Copy each line of the listing below exactly.

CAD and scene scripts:
============================================================

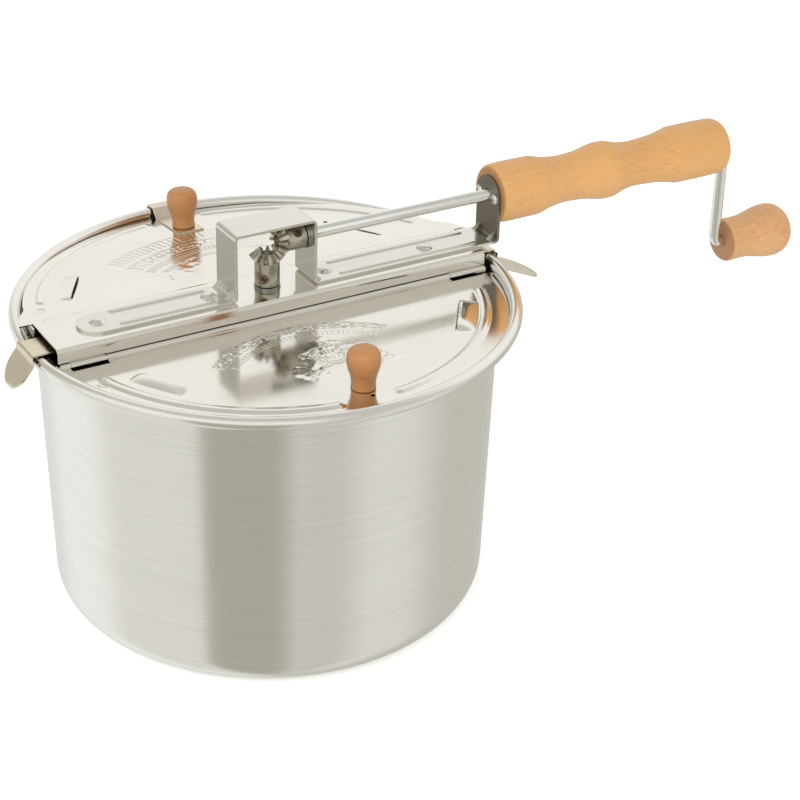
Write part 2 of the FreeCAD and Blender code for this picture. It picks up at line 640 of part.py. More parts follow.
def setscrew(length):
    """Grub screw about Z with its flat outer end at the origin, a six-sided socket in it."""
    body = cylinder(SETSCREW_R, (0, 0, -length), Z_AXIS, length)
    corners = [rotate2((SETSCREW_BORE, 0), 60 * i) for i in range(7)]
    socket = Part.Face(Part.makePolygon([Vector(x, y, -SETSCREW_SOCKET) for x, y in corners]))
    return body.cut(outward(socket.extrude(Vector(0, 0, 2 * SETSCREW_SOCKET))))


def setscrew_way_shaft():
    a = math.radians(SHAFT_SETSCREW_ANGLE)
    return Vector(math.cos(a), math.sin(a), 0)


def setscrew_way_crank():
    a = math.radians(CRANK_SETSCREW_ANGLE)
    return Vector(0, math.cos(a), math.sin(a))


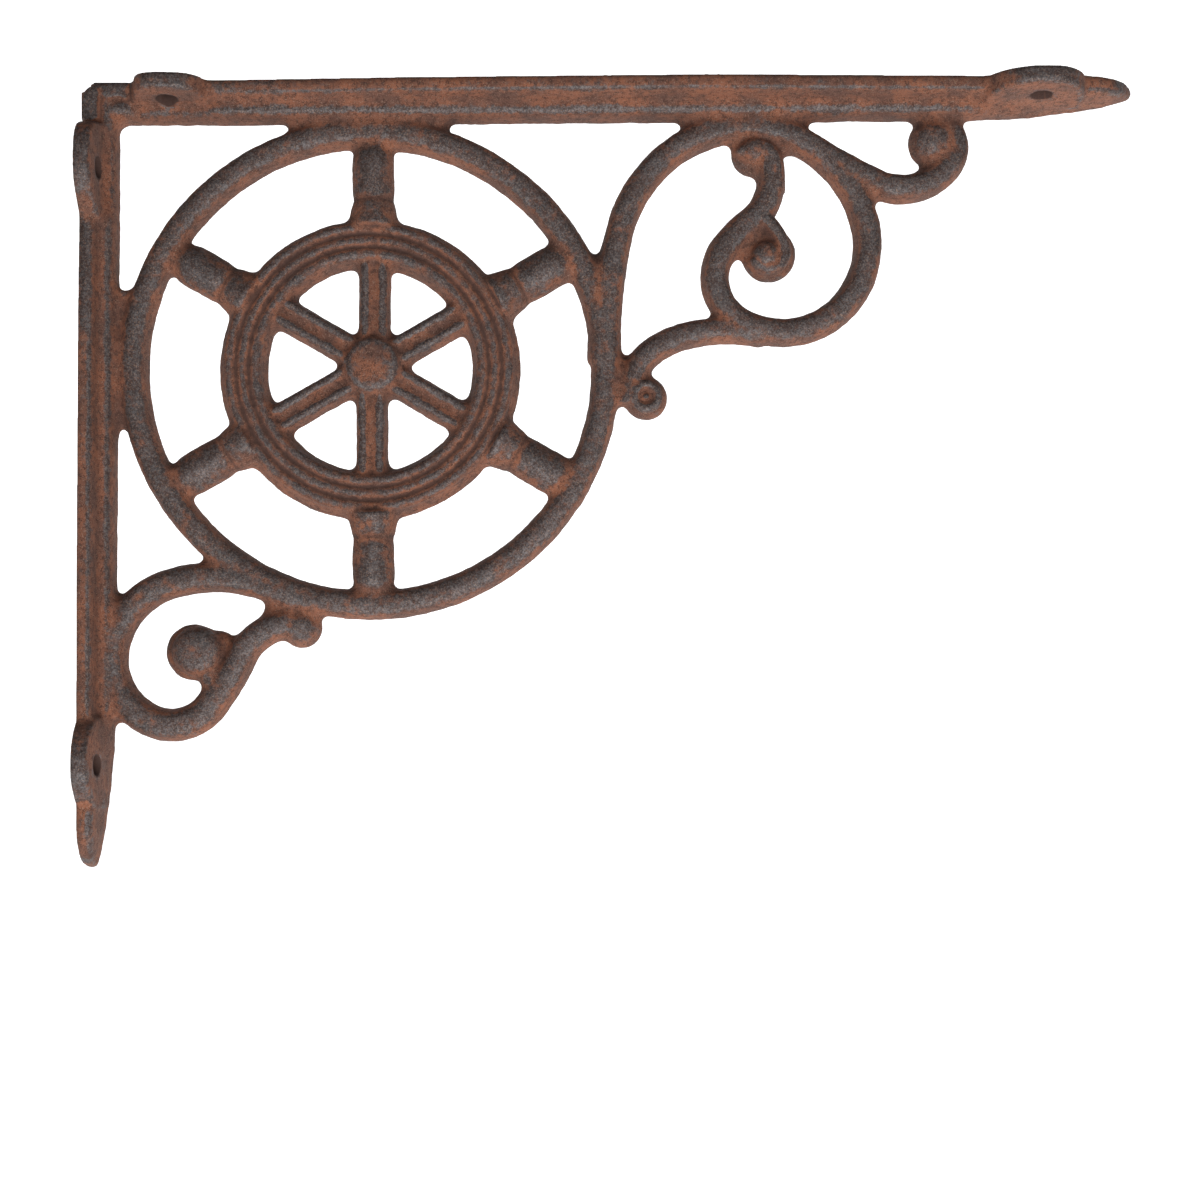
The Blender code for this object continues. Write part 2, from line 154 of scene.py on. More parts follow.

============================================================

- THE ANSWER -
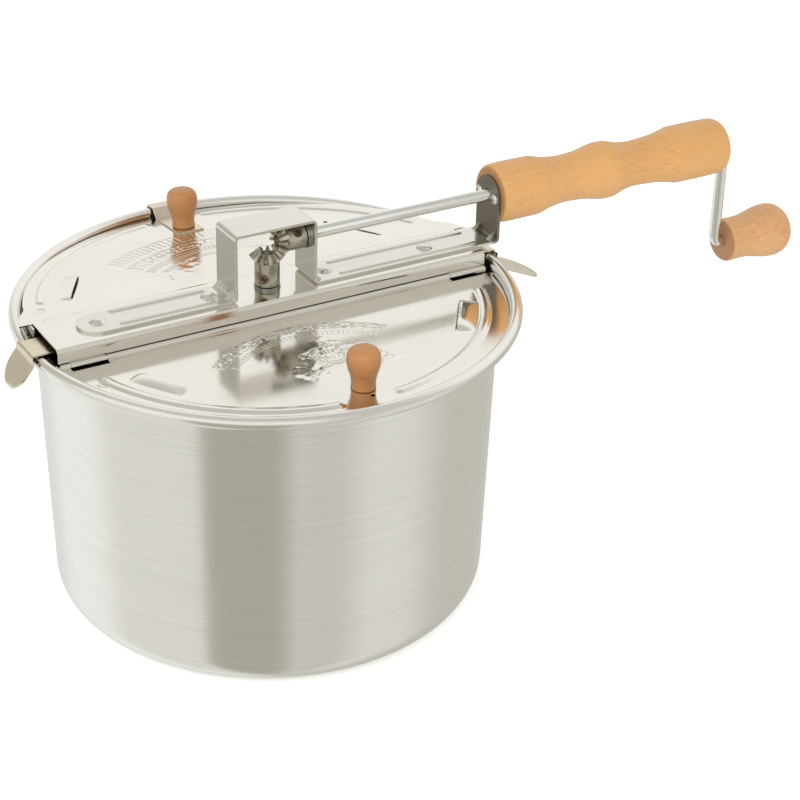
Write part 2 of the FreeCAD and Blender code for this picture. It picks up at line 640 of part.py. More parts follow.
def setscrew(length):
    """Grub screw about Z with its flat outer end at the origin, a six-sided socket in it."""
    body = cylinder(SETSCREW_R, (0, 0, -length), Z_AXIS, length)
    corners = [rotate2((SETSCREW_BORE, 0), 60 * i) for i in range(7)]
    socket = Part.Face(Part.makePolygon([Vector(x, y, -SETSCREW_SOCKET) for x, y in corners]))
    return body.cut(outward(socket.extrude(Vector(0, 0, 2 * SETSCREW_SOCKET))))


def setscrew_way_shaft():
    a = math.radians(SHAFT_SETSCREW_ANGLE)
    return Vector(math.cos(a), math.sin(a), 0)


def setscrew_way_crank():
    a = math.radians(CRANK_SETSCREW_ANGLE)
    return Vector(0, math.cos(a), math.sin(a))


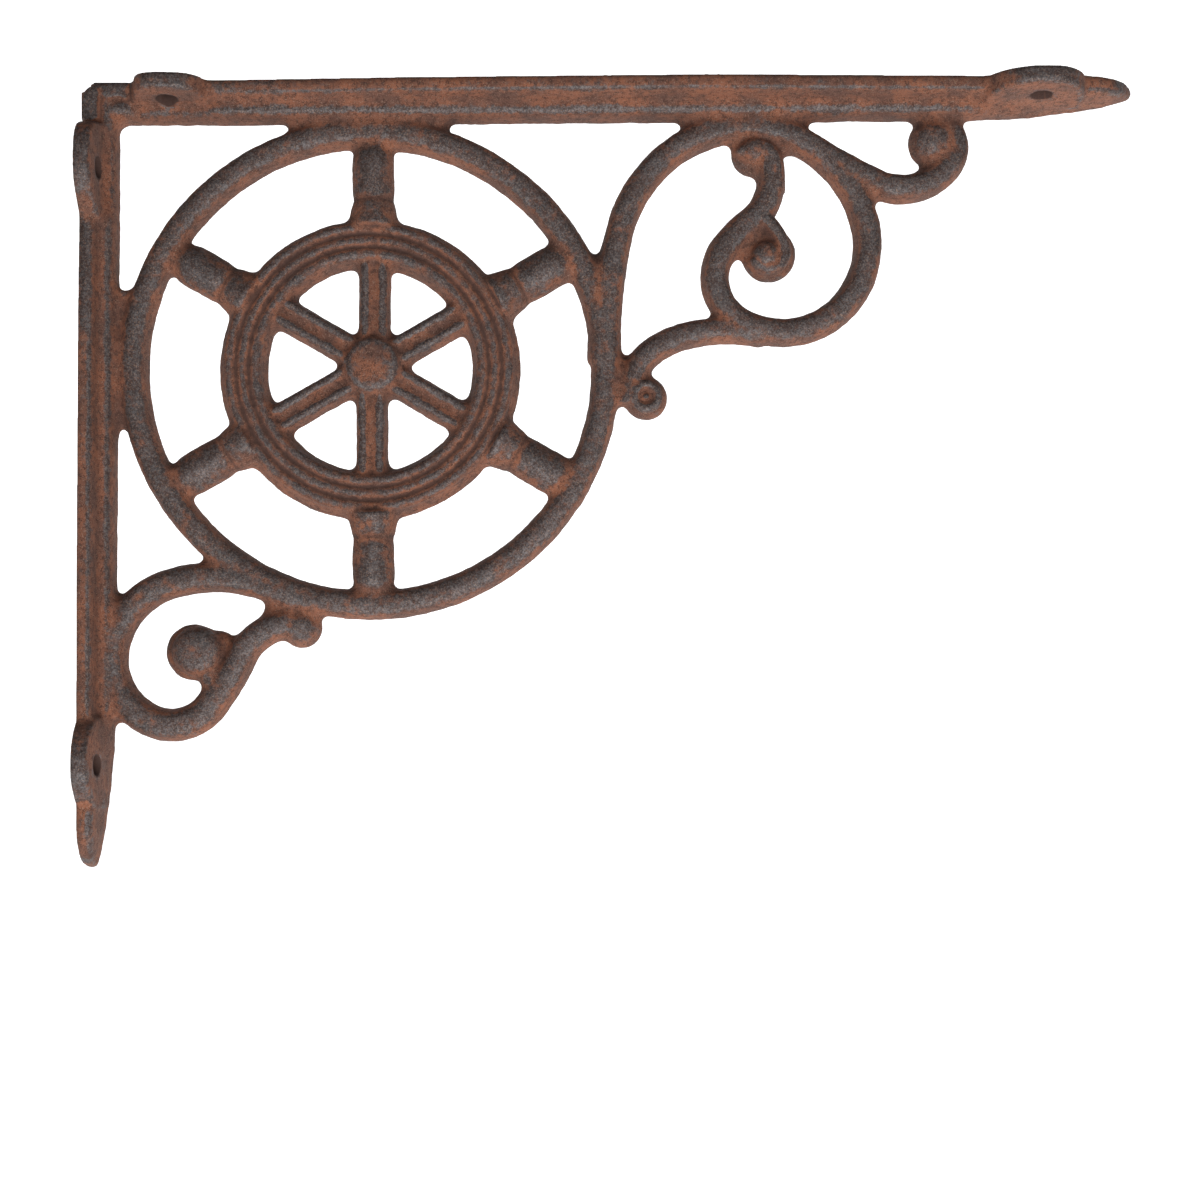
The Blender code for this object continues. Write part 2, from line 154 of scene.py on. More parts follow.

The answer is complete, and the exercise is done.